Teachers sing the blues over ed law

The idea was born one night last year in Birmingham, Ala. Retired educator Eldon "Cap" Lee was one of dozens of administrators, teachers, and parents meeting there to express support for a successful new school called World of Opportunity (WOO) - a school designed to accommodate students forced out of regular public schools due to their poor performance on standardized tests.

It was, in other words, the kind of place where one might not expect to find much support for the test-driven No Child Left Behind federal education law.

So perhaps it was only natural that one evening, as the educators sat around talking about the negative impact of high-stakes testing, Mr. Lee took out his backpacker guitar, and began singing 1960s folk songs.

The themes of struggle and activism in the words they sang rang true on that night in Birmingham four decades after they were written. Soon, somebody started making up lyrics about the No Child Left Behind law, set to the tunes Lee played. Somebody else jotted down the words to the impromptu parodies.

By the time Lee returned to his home in Milwaukee, he was fired up with the notion of creating the CD that is now known as "No Child Left Behind: Bring Back the Joy."

He put out a call for more songs from teachers, hoping to give voice to the people who deal with the impact of the education law every day. "Change happens when people have a rallying cry," says David H.B. Drake, who performs with Lee as part of the folk trio Dangerous Folk.

The 15-song album is a combination of original compositions and others set to classic tunes like Woody Guthrie's "This Land Is Your Land."

The CD is certainly one of the more original forms of protest against the federal education law. Some state legislators have proposed rebelling against the law and a handful of school districts nationwide have actually done so. And clusters of parents and teachers in various areas have organized to lament both NCLB's heavy reliance on standardized test results and the punitive measures it threatens against schools that don't make the grade.

But this appears to be the first time anyone has set such complaints to 1960s-style protest tunes.

The one-of-a-kind CD isn't exactly surging up the charts. So far, it has sold just a few more than 400 copies, mostly at teacher conferences and via a link through Drake's website, www.davidhbdrake.com. (Proceeds are donated to WOO back in Birmingham.)

But the album's creators are not discouraged. For them, just putting their protest to music has value.

"If there is something that is hurting others, you stand up and you sing about it. Maybe somebody will listen," says Mr. Drake.

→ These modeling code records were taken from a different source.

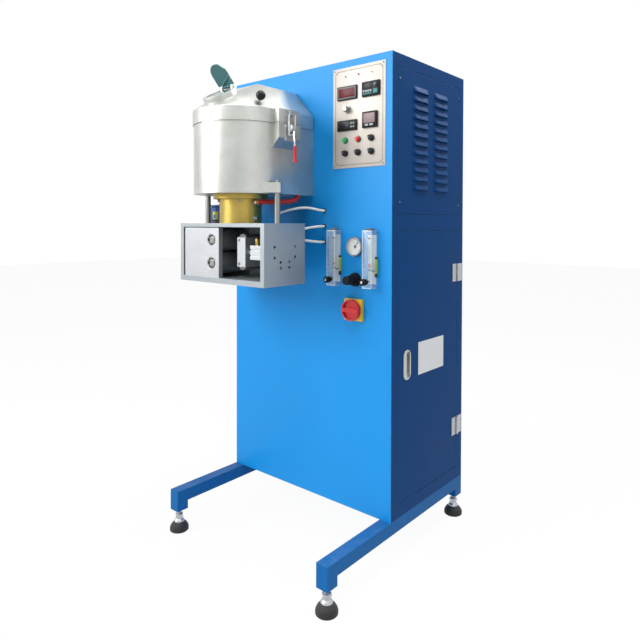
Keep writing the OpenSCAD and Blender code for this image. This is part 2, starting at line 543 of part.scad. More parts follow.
// ---- control panel ----
op_x = [panel_cx - op_pitch, panel_cx, panel_cx + op_pitch];
ops = [[op_x[0], button_z], [op_x[1], button_z], [op_x[2], button_z],
  [op_x[0], select_z], [op_x[1], select_z], [op_x[2], select_z]];
module panel_plate() color("#d9d6cf") place() difference() {
  slab(panel_x0, -panel_t, panel_z0, panel_x1, 0, panel_z1);
  for (q = [meter, keypad, left_box, right_box])
    slab(q[0] - q[5] / 2 - play, -panel_t - e, q[1] - q[6] / 2 - play, q[0] + q[5] / 2 + play, e, q[1] + q[6] / 2 + play);
  for (p = ops) out_y(p[0], e, p[1], barrel_r + play, panel_t + 2 * e);
  for (x = op_x) out_y(x, e, lamp_z, lamp_barrel_r + play, panel_t + 2 * e);
  out_y(pot_x, e, pot_z, pot_shaft_r + play, panel_t + 2 * e);
}
module lamp(x, c) color(c) translate([x, -panel_t, lamp_z]) rotate([90, 0, 0]) rotate_extrude()
  polygon([[0, -lamp_l], [lamp_barrel_r, -lamp_l], [lamp_barrel_r, 0], [lamp_r, 0], [lamp_r, lamp_rim],
    [lens_r, lamp_rim], [lens_r * 0.8, lamp_rim + lens_h * 0.6], [0, lamp_rim + lens_h]]);
module lamps() place() {
  lamp(op_x[0], "#0d7a43");
  lamp(op_x[1], "#8f1f22");
  lamp(op_x[2], "#b9a520");
}
module instrument(q) {
  slab(q[0] - q[2] / 2, -panel_t - q[4], q[1] - q[3] / 2, q[0] + q[2] / 2, -panel_t, q[1] + q[3] / 2);
  slab(q[0] - q[5] / 2, -panel_t, q[1] - q[6] / 2, q[0] + q[5] / 2, q[7], q[1] + q[6] / 2);
}
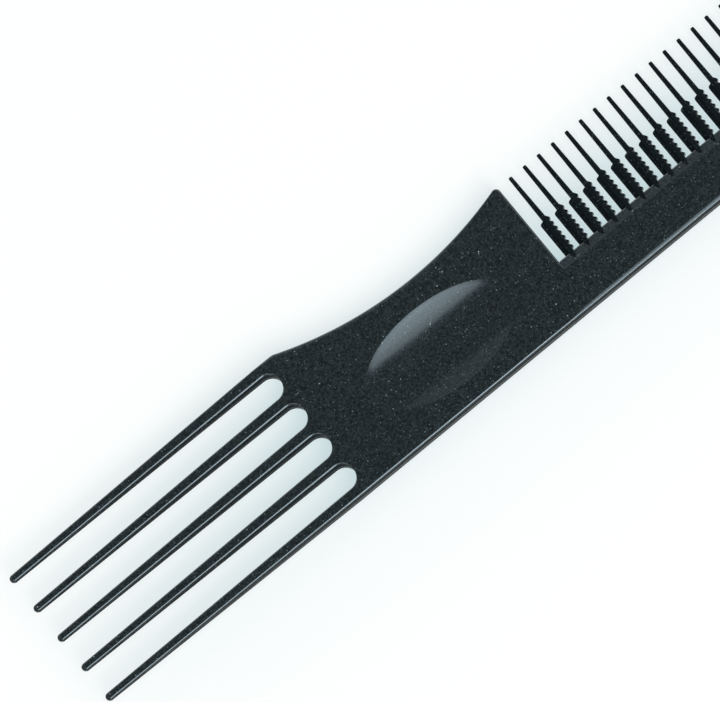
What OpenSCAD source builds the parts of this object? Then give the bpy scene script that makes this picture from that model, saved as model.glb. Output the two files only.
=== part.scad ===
// Teasing comb with a five-prong lift fork, drawn region by region.
// +X runs from the prong tips to the end guard, +Y points to the tooth tips, +Z is up
// through the thickness. The comb lies flat on z = 0, with x = 0 and y = 0 at its middle.

/* [Overall] */
// Length from the prong tips to the end guard
comb_length = 206.2; // [202:0.2:212]
// Width across the fork
comb_width = 32.4; // [31.8:0.1:33]
// Thickness of the handle, the fork root and the spine
body_t = 4.4; // [4:0.1:5]

/* [Fork] */
// Width of a prong where it leaves the fork root
prong_root_w = 2.28; // [1.8:0.02:2.5]
// Width and thickness of a prong at its tip
prong_tip_d = 1.5; // [1:0.1:1.8]
// Length of a prong, from its tip to the middle of the slot's round end
prong_length = 61.85; // [58:0.05:64]
// How far each outermost prong tip leans in towards the middle one
tip_lean = 0.14; // [0:0.01:0.4]

/* [Handle] */
// Length of the handle, from the fork root to the gap before the teeth
grip_length = 50; // [49:0.5:52]
// Width of the solid strip between the slots' middles and the handle
bridge_length = 8.25; // [6:0.05:9]
// Height of the handle's corner beside the teeth, above the spine's outer edge
grip_corner_h = 29.6; // [29:0.1:29.8]
// Radius of the hollow waist
waist_r = 82; // [78:1:90]
// Width of the handle at its waist
waist_h = 26.6; // [26:0.1:26.9]
// Length of the thumb rest pressed into each face
rest_length = 35; // [28:0.2:36.4]
// Width of the thumb rest
rest_width = 17.6; // [14:0.2:18.4]
// Depth of the thumb rest at its middle
rest_depth = 1; // [0.6:0.1:1.4]
// Turn of the thumb rest, in degrees; below zero it dips towards the teeth
rest_turn = -1.2; // [-3:0.1:3]

/* [Spine] */
// Width of the spine, from its outer edge to the tooth roots
spine_w = 10.55; // [9.5:0.05:11]
// Thickness of the spine at the tooth roots
root_t = 3; // [2.6:0.1:3.4]
// Width of the bevel that thins the spine towards the tooth roots
root_bevel = 1.8; // [1:0.1:2.2]
// Size of the chamfer on the outer edge, at the handle
edge_chamfer = 0.35; // [0.2:0.05:0.5]
// Size of that chamfer at the far end of the spine
edge_chamfer_far = 1.2; // [0.5:0.1:1.5]
// Width of the end guard
guard_w = 4.2; // [3.6:0.1:5]
// Radius of the end guard's outer corners
guard_r = 1.8; // [1:0.1:2]

/* [Teeth] */
// Distance between neighbouring teeth
tooth_pitch = 3.4725; // [3.43:0.0025:3.49]
// Distance from the handle's wall to the first tooth's middle
first_tooth = 3.09; // [2.9:0.01:3.2]
// Height of the tooth tips above the spine's outer edge
tooth_top = 30; // [29.4:0.1:30.2]
// Width of the long tooth where it leaves the serrated step
blade_w = 1; // [0.9:0.05:1.1]
// Width of the long tooth at its tip
blade_tip_w = 0.68; // [0.5:0.02:0.8]
// Thickness of the long tooth at its root
blade_root_t = 4; // [3:0.1:4]
// Thickness of the long tooth at its tip
blade_tip_t = 1.2; // [0.8:0.1:1.6]
// Thickness of the serrated step
step_t = 1.7; // [1.2:0.1:2.2]
// Height of the step's plain side above the spine's outer edge
step_top = 18.9; // [18:0.1:19.5]
// Distance between the serrations
notch_pitch = 1.187; // [1.15:0.001:1.19]

/* [Hidden] */
prong_count = 5;
tooth_count = 23;
notch_count = 7;

left = -comb_length / 2;
right = comb_length / 2;
outer = -comb_width / 2;        // the spine's outer edge
mid_z = body_t / 2;
prong_pitch = (comb_width - prong_root_w) / (prong_count - 1);
slot_r = (prong_pitch - prong_root_w) / 2;
slot_x = left + prong_length;   // the middles of the slots' round ends
grip_x = slot_x + bridge_length;
wall_x = grip_x + grip_length;  // the handle's wall beside the first tooth
guard_x = right - guard_w;
root_y = outer + spine_w;
corner_y = outer + grip_corner_h;
waist_x = wall_x - 23.5;
waist_y = outer + waist_h + waist_r;
shoulder_r = 3;                 // rounds the fork's shoulder
corner_r = 1;                   // rounds the handle's corner
rest_x = wall_x - 27.5;
rest_y = outer + 12.7;
step_left = 1.42;               // the step's plain side, left of the tooth's middle
valley_x = 0.58;                // bottoms of the serrations, right of the tooth's middle
peak_x = 1.08;                  // their points
step_corner = 0.5;
eps = 0.01;
big = 60;
charcoal = [0.13, 0.155, 0.165];
graphite = [0.19, 0.21, 0.22];

function prong_name(i) = str("lift_prong_", i);
function tooth_name(i) = str("teasing_tooth_", i < 10 ? "0" : "", i);
function prong_offset(i) = (prong_count + 1) / 2 - i;
function circle_y(x, r) = waist_y - sqrt(pow(waist_r + r, 2) - pow(x - waist_x, 2));
function circle_x(y, r, side) = waist_x + side * sqrt(pow(waist_r + r, 2) - pow(waist_y - y, 2));

// Everything past the two places where a corner's circle touches its neighbours
module corner_nick(c, r, touch_a, touch_b, out) {
    difference() {
        polygon([touch_a, out, touch_b, c]);
        translate(c) circle(r, $fn = 64);
    }
}

// Where a circle at c touches the waist
function waist_touch(c, r) = [waist_x, waist_y] + (c - [waist_x, waist_y]) * waist_r / (waist_r + r);

// Outline of the fork root and handle together, without the slots
module handle_plan() {
    shoulder = [circle_x(-outer - shoulder_r, shoulder_r, -1), -outer - shoulder_r];
    corner = [wall_x - corner_r, circle_y(wall_x - corner_r, corner_r)];
    difference() {
        translate([slot_x, outer]) square([wall_x - slot_x, comb_width]);
        translate([waist_x, waist_y]) circle(waist_r, $fn = 256);
        corner_nick(shoulder, shoulder_r, waist_touch(shoulder, shoulder_r),
                    [shoulder[0], -outer + eps], [shoulder[0] + shoulder_r / 2, -outer + eps]);
        corner_nick(corner, corner_r, waist_touch(corner, corner_r),
                    [wall_x + eps, corner[1]], [wall_x + eps, corner_y + 3 * corner_r]);
    }
}

// Bevels both outer edges, from size a at x = x0 to size b at x = x1
module outer_edge_cut(x0, x1, a, b) {
    turn = atan2(b - a, x1 - x0);
    for (side = [0, 1])
        translate([0, 0, side * body_t]) mirror([0, 0, side])
            translate([x0, outer + a, 0]) rotate([0, 0, turn]) rotate([-45, 0, 0])
                translate([-eps, -big, -big]) cube([2 * big, 2 * big, big]);
}

// A shallow dish whose rim is an oval, cut by a ring of round section
module rest_cut() {
    along_r = (pow(rest_length / 2, 2) + pow(rest_depth, 2)) / (2 * rest_depth);
    across_r = (pow(rest_width / 2, 2) + pow(rest_depth, 2)) / (2 * rest_depth);
    translate([rest_x, rest_y, body_t - rest_depth + along_r]) rotate([90, 0, rest_turn])
        rotate_extrude($fn = 360) translate([along_r - across_r, 0]) circle(across_r, $fn = 180);
}

module fork_bridge() {
    color(charcoal) difference() {
        linear_extrude(body_t) difference() {
            intersection() {
                handle_plan();
                translate([slot_x, outer]) square([bridge_length, comb_width]);
            }
            for (i = [1:prong_count - 1])
                translate([slot_x, (prong_offset(i) - 0.5) * prong_pitch]) circle(slot_r, $fn = 64);
        }
        outer_edge_cut(slot_x, grip_x, edge_chamfer, edge_chamfer);
    }
}

module grip() {
    color(charcoal) difference() {
        linear_extrude(body_t) intersection() {
            handle_plan();
            translate([grip_x, outer]) square([grip_length, comb_width]);
        }
        outer_edge_cut(grip_x, wall_x, edge_chamfer, edge_chamfer);
        rest_cut();
        translate([0, 0, body_t]) mirror([0, 0, 1]) rest_cut();
    }
}

module spine() {
    thin = (body_t - root_t) / 2;
    section = [[outer, 0], [root_y - root_bevel, 0], [root_y, thin], [root_y, body_t - thin],
               [root_y - root_bevel, body_t], [outer, body_t]];
    color(charcoal) difference() {
        translate([wall_x, 0, 0]) rotate([90, 0, 90])
            linear_extrude(guard_x - wall_x) polygon(section);
        outer_edge_cut(wall_x, right, edge_chamfer, edge_chamfer_far);
    }
}

module end_guard() {
    color(charcoal) difference() {
        linear_extrude(body_t) union() {
            translate([guard_x, outer]) square([guard_w - guard_r, grip_corner_h]);
            translate([guard_x, outer + guard_r]) square([guard_w, grip_corner_h - 2 * guard_r]);
            for (y = [outer + guard_r, corner_y - guard_r])
                translate([right - guard_r, y]) circle(guard_r, $fn = 48);
        }
    }
}

// One prong, tapering in width and in thickness to a round tip
module lift_prong(i) {
    root_at = prong_offset(i) * prong_pitch;
    tip_at = prong_offset(i) * (prong_pitch - tip_lean / 2);
    tip_r = prong_tip_d / 2;
    tip_x = left + tip_r;
    color(charcoal) intersection() {
        linear_extrude(body_t) union() {
            polygon([[slot_x, root_at - prong_root_w / 2], [slot_x, root_at + prong_root_w / 2],
                     [tip_x, tip_at + tip_r], [tip_x, tip_at - tip_r]]);
            translate([tip_x, tip_at]) circle(tip_r, $fn = 32);
        }
        translate([0, comb_width, 0]) rotate([90, 0, 0])
            linear_extrude(2 * comb_width) union() {
                polygon([[slot_x, 0], [slot_x, body_t], [tip_x, mid_z + tip_r], [tip_x, mid_z - tip_r]]);
                translate([tip_x, mid_z]) circle(tip_r, $fn = 32);
            }
    }
}

// Serrated side of the step, from the barb below the long tooth down to the root
function notches(y) = [for (k = [0:notch_count - 1])
    each [[peak_x, y - k * notch_pitch], [valley_x, y - (k + 0.4) * notch_pitch]]];

// One tooth: a long tapered blade that also ribs the short serrated step beside it
module teasing_tooth(i) {
    tip_r = blade_tip_w / 2;
    tip_y = outer + tooth_top - tip_r;
    barb_y = outer + step_top;
    color(graphite) translate([wall_x + first_tooth + (i - 1) * tooth_pitch, 0, 0]) union() {
        intersection() {
            linear_extrude(body_t) union() {
                polygon([[-blade_w / 2, root_y], [blade_w / 2, root_y],
                         [blade_w / 2, barb_y + blade_w], [tip_r, tip_y],
                         [-tip_r, tip_y], [-blade_w / 2, barb_y + blade_w]]);
                translate([0, tip_y]) circle(tip_r, $fn = 24);
            }
            translate([-big / 2, 0, mid_z]) rotate([90, 0, 90]) linear_extrude(big)
                polygon([[root_y, -blade_root_t / 2], [tip_y + tip_r, -blade_tip_t / 2],
                         [tip_y + tip_r, blade_tip_t / 2], [root_y, blade_root_t / 2]]);
        }
        translate([0, 0, mid_z - step_t / 2]) linear_extrude(step_t)
            polygon(concat([[0, root_y], [-step_left, root_y], [-step_left, barb_y - step_corner],
                            [-step_left + step_corner, barb_y], [0, barb_y + blade_w],
                            [blade_w / 2, barb_y + blade_w]],
                           notches(barb_y), [[valley_x, root_y]]));
    }
}

fork_bridge();
grip();
spine();
end_guard();
for (i = [1:prong_count])
    lift_prong(i);
for (i = [1:tooth_count])
    teasing_tooth(i);
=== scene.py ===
import bpy
import bmesh
import math
from mathutils import Matrix, Vector


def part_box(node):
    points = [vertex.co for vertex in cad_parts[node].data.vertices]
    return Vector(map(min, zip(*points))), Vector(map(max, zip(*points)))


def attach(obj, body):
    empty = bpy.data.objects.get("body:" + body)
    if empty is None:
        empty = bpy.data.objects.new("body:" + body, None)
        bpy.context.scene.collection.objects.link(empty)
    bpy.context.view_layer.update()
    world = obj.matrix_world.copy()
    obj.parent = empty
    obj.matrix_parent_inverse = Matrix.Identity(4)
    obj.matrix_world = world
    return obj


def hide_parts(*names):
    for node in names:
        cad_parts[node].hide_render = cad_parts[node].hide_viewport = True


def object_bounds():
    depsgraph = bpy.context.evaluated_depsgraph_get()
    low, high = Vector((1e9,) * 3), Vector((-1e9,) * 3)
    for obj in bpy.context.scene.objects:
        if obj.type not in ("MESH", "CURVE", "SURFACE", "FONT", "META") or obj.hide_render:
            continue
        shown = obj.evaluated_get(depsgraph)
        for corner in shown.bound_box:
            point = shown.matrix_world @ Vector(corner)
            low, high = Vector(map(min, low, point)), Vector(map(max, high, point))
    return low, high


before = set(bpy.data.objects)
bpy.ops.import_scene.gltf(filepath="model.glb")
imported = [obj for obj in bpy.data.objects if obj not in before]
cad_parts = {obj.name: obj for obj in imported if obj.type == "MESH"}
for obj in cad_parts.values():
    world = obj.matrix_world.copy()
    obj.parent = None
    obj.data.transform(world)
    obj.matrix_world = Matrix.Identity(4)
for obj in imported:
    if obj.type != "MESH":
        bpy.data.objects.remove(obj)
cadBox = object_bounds()
print("frame loaded, nodes:", len(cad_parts))

mm = 0.001
low, high = cadBox
middleZ = (low.z + high.z) / 2
thickness = high.z - low.z
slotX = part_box("fork_bridge")[0].x  # where the prongs leave the fork bridge
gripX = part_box("fork_bridge")[1].x  # where the handle begins
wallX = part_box("grip")[1].x  # the handle's wall beside the first tooth
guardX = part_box("end_guard")[0].x
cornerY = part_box("end_guard")[1].y  # top of the end guard
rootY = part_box("spine")[1].y  # where the teeth leave the spine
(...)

Drake and Lee and some of the others involved in the project insist the federal education law is hurting the country's schools. Lee is a former special ed teacher and principal of an alternative school without grades. He's a proponent of assessment but sees little value in NCLB's method of comparing a school's seventh-grade test scores to the scores of seventh graders in previous years to indicate if there has been improvement or not.

"Those kind of comparisons are good for headlines," Lee says, but "they don't do schools or kids any good."

He and other critics of NCLB also worry that standardized learning and testing devalues subjects that aren't tested, - such as the performing arts. "So Many Ways to Be Smart," by Stuart Stotts, is a positive spin on the "multiple intelligences" theory put forth by Harvard University researcher Howard Gardner:

Some folks are good at getting along
Some folks are good at making up songs
Some folks are good at stopping a Wal-mart
So many ways to be smart!

"The heart has been torn out of schools," says Drake. "You've got to want to teach, and they've got to want to learn. And when both happen, it's magic. It may not be what you intended to teach, but it's when kids really learn. But now teachers are being forced to teach the test, which isn't formulated by teachers but by bureaucrats. They have to let teachable moments go."

Although the NCLB project is intended to give a voice to educators, one of the strongest vocal performances on the CD is by Lili Kryzanek, who was 12 years old at the time of the recording. Lee and Drake wrote the bluesy title song that she belts out based on national headlines about the state of public education.

Lili is a poster child for deemphasizing tests and nurturing kids' interests. Her parents drive 60 miles a day to take her to a public school with arts instruction.

"There are no dance teachers left in Wisconsin other than in specialty arts-emphasis schools," says Drake. "Art teachers go from room to room with an art cart. There's literally no room set aside for art."

And even at a school with a special focus like hers which emphasizes the arts, "[School] is still a big test," says Lili.